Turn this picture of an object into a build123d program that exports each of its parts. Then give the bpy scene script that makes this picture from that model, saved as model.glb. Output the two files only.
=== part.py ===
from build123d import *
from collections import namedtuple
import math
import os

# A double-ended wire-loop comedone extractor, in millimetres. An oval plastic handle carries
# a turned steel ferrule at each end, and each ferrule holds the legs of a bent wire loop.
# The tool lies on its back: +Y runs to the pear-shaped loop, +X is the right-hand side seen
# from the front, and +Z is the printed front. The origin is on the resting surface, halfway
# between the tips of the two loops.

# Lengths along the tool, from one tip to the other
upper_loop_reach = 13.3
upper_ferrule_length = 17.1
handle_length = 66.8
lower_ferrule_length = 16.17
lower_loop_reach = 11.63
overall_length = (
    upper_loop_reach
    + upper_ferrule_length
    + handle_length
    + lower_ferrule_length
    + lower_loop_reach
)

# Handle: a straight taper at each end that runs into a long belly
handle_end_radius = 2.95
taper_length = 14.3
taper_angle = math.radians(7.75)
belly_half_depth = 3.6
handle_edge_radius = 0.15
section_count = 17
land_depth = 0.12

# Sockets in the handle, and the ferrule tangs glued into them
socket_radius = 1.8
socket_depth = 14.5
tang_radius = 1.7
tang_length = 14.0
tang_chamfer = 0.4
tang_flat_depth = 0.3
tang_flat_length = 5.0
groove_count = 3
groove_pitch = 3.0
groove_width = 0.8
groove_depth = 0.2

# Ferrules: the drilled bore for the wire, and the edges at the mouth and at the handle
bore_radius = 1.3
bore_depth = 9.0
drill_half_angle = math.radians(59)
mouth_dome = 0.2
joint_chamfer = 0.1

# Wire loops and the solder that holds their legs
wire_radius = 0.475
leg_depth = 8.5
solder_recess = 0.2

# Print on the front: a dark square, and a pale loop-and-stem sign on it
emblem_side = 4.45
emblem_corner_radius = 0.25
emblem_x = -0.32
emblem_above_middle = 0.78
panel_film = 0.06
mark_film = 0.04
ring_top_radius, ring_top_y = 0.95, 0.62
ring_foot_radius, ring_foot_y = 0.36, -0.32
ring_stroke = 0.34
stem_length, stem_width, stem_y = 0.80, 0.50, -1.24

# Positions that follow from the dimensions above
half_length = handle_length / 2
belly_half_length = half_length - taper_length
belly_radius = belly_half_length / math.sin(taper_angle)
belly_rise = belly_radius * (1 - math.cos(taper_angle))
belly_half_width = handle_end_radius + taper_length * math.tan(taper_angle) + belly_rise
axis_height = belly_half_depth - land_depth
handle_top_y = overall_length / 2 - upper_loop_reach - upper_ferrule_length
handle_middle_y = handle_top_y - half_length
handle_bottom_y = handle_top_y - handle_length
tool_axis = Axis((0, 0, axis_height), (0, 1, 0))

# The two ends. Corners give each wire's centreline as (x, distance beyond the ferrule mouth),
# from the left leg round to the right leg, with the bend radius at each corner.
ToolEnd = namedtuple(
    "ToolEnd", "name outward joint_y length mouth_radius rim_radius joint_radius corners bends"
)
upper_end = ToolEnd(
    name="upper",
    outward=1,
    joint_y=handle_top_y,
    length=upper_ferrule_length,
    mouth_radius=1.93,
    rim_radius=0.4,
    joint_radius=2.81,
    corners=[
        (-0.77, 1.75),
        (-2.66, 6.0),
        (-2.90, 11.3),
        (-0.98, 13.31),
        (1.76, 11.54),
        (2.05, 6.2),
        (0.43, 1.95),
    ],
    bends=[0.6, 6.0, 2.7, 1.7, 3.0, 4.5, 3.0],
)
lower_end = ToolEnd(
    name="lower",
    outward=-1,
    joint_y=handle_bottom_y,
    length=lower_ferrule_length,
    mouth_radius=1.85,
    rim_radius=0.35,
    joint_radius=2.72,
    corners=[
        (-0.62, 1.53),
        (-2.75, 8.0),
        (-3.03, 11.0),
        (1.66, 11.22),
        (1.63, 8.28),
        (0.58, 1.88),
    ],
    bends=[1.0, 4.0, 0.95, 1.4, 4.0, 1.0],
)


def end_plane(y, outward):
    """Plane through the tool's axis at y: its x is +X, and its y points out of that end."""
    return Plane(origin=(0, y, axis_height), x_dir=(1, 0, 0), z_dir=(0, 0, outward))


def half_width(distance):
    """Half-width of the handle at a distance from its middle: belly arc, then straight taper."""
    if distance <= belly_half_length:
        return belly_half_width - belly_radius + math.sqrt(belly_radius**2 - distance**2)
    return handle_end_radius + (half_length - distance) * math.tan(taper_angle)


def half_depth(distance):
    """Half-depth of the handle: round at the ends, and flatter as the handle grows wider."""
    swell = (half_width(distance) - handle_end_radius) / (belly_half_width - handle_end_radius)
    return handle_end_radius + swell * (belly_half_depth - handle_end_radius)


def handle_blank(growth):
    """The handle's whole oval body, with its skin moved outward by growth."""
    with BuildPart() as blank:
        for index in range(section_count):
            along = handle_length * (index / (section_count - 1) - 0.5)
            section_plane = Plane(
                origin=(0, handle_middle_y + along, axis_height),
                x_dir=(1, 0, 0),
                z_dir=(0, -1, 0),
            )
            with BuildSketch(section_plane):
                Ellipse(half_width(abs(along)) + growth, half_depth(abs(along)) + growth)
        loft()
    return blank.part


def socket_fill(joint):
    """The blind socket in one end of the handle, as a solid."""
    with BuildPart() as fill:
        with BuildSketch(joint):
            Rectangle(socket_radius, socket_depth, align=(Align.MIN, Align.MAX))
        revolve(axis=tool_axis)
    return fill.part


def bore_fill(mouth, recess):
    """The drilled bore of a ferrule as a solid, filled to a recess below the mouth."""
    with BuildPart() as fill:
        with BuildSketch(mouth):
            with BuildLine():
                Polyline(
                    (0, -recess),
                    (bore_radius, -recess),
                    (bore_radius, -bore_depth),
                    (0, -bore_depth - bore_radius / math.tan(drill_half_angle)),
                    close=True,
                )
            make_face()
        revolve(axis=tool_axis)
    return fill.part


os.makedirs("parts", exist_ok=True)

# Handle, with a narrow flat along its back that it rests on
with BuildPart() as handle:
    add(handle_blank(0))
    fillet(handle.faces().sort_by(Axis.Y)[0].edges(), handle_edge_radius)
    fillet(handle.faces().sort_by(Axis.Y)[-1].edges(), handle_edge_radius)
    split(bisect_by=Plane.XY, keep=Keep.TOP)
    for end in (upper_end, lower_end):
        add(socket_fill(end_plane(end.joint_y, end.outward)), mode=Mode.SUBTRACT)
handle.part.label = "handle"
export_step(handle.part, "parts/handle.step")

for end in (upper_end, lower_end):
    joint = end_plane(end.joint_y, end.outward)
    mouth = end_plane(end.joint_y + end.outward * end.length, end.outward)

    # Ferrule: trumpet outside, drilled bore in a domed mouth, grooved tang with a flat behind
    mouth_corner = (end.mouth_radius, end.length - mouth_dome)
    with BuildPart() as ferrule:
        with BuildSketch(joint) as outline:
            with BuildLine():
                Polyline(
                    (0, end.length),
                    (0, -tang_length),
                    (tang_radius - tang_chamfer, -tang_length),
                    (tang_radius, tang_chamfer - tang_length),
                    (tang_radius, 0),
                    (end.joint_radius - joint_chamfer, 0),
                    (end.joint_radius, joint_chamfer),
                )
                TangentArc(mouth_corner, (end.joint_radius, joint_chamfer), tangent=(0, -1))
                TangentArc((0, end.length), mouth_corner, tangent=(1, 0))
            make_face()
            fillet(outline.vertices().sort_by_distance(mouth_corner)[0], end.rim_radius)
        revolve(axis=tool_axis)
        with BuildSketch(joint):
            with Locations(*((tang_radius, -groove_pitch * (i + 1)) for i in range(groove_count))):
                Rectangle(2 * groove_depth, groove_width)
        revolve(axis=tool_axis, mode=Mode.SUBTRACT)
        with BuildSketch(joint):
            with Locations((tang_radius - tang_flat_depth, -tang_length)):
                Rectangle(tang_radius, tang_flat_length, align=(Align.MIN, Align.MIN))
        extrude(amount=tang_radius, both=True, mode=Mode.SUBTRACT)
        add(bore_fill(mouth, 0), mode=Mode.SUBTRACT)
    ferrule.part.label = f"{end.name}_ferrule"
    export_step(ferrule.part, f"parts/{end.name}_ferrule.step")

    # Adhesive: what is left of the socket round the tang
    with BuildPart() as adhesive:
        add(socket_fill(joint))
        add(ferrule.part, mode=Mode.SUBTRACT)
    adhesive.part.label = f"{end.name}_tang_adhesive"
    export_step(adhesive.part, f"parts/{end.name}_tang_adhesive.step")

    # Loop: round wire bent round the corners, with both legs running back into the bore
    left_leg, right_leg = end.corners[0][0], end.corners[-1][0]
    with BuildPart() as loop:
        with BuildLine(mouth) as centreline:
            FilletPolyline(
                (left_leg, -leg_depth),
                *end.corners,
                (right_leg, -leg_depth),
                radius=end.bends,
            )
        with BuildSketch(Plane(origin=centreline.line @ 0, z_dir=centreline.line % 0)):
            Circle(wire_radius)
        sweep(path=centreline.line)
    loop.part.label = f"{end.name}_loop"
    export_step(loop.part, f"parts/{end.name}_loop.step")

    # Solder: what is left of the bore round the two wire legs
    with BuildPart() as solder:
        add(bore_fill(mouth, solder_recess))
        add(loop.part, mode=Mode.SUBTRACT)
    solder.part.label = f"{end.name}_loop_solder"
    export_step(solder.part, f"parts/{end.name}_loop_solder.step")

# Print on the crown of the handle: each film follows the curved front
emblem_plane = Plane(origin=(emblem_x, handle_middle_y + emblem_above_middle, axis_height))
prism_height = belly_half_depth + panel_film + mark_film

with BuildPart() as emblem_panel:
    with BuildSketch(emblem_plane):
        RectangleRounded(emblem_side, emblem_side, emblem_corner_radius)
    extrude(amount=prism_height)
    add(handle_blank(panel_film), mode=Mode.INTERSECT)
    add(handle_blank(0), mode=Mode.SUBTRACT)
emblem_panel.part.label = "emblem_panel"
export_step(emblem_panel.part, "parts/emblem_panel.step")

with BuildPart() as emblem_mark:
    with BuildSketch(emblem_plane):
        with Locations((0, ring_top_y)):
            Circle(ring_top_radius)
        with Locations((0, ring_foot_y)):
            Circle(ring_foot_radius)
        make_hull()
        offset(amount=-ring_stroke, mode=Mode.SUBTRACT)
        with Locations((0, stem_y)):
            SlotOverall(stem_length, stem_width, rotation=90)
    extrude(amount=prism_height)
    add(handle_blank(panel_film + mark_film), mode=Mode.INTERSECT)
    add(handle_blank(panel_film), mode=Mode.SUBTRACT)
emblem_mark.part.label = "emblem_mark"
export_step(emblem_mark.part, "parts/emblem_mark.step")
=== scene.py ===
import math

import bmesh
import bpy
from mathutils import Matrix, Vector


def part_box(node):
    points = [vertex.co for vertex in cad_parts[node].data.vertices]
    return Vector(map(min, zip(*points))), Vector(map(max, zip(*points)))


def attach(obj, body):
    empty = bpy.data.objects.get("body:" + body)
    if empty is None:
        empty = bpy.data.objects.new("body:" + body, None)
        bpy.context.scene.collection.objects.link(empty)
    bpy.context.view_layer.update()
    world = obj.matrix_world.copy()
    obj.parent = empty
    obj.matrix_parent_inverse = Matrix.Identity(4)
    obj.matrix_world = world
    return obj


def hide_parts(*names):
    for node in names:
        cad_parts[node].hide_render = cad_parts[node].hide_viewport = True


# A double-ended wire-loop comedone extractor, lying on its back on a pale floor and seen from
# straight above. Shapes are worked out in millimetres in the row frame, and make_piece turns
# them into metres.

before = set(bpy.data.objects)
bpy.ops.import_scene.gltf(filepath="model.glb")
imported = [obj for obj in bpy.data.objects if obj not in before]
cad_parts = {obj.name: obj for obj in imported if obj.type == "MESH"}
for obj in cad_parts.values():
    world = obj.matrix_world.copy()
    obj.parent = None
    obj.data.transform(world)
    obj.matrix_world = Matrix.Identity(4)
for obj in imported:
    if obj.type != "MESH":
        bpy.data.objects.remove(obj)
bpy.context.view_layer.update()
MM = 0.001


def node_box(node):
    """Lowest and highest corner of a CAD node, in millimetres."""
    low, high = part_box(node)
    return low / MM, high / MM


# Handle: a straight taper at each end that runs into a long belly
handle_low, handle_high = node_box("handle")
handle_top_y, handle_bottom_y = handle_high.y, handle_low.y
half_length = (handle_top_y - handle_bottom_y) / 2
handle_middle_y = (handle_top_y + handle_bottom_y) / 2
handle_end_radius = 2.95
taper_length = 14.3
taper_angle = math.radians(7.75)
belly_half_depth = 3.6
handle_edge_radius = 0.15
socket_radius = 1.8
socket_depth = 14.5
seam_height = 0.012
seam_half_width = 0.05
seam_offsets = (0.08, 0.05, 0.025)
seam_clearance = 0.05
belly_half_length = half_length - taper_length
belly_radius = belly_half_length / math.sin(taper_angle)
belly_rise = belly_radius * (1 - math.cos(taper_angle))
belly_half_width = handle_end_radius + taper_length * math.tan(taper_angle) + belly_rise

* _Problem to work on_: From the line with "# Print on the crown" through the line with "before = set(bpy.data.objects)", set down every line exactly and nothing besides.

* _Response below_:
# Print on the crown of the handle: each film follows the curved front
emblem_plane = Plane(origin=(emblem_x, handle_middle_y + emblem_above_middle, axis_height))
prism_height = belly_half_depth + panel_film + mark_film

with BuildPart() as emblem_panel:
    with BuildSketch(emblem_plane):
        RectangleRounded(emblem_side, emblem_side, emblem_corner_radius)
    extrude(amount=prism_height)
    add(handle_blank(panel_film), mode=Mode.INTERSECT)
    add(handle_blank(0), mode=Mode.SUBTRACT)
emblem_panel.part.label = "emblem_panel"
export_step(emblem_panel.part, "parts/emblem_panel.step")

with BuildPart() as emblem_mark:
    with BuildSketch(emblem_plane):
        with Locations((0, ring_top_y)):
            Circle(ring_top_radius)
        with Locations((0, ring_foot_y)):
            Circle(ring_foot_radius)
        make_hull()
        offset(amount=-ring_stroke, mode=Mode.SUBTRACT)
        with Locations((0, stem_y)):
            SlotOverall(stem_length, stem_width, rotation=90)
    extrude(amount=prism_height)
    add(handle_blank(panel_film + mark_film), mode=Mode.INTERSECT)
    add(handle_blank(panel_film), mode=Mode.SUBTRACT)
emblem_mark.part.label = "emblem_mark"
export_step(emblem_mark.part, "parts/emblem_mark.step")
=== scene.py ===
import math

import bmesh
import bpy
from mathutils import Matrix, Vector


def part_box(node):
    points = [vertex.co for vertex in cad_parts[node].data.vertices]
    return Vector(map(min, zip(*points))), Vector(map(max, zip(*points)))


def attach(obj, body):
    empty = bpy.data.objects.get("body:" + body)
    if empty is None:
        empty = bpy.data.objects.new("body:" + body, None)
        bpy.context.scene.collection.objects.link(empty)
    bpy.context.view_layer.update()
    world = obj.matrix_world.copy()
    obj.parent = empty
    obj.matrix_parent_inverse = Matrix.Identity(4)
    obj.matrix_world = world
    return obj


def hide_parts(*names):
    for node in names:
        cad_parts[node].hide_render = cad_parts[node].hide_viewport = True


# A double-ended wire-loop comedone extractor, lying on its back on a pale floor and seen from
# straight above. Shapes are worked out in millimetres in the row frame, and make_piece turns
# them into metres.

before = set(bpy.data.objects)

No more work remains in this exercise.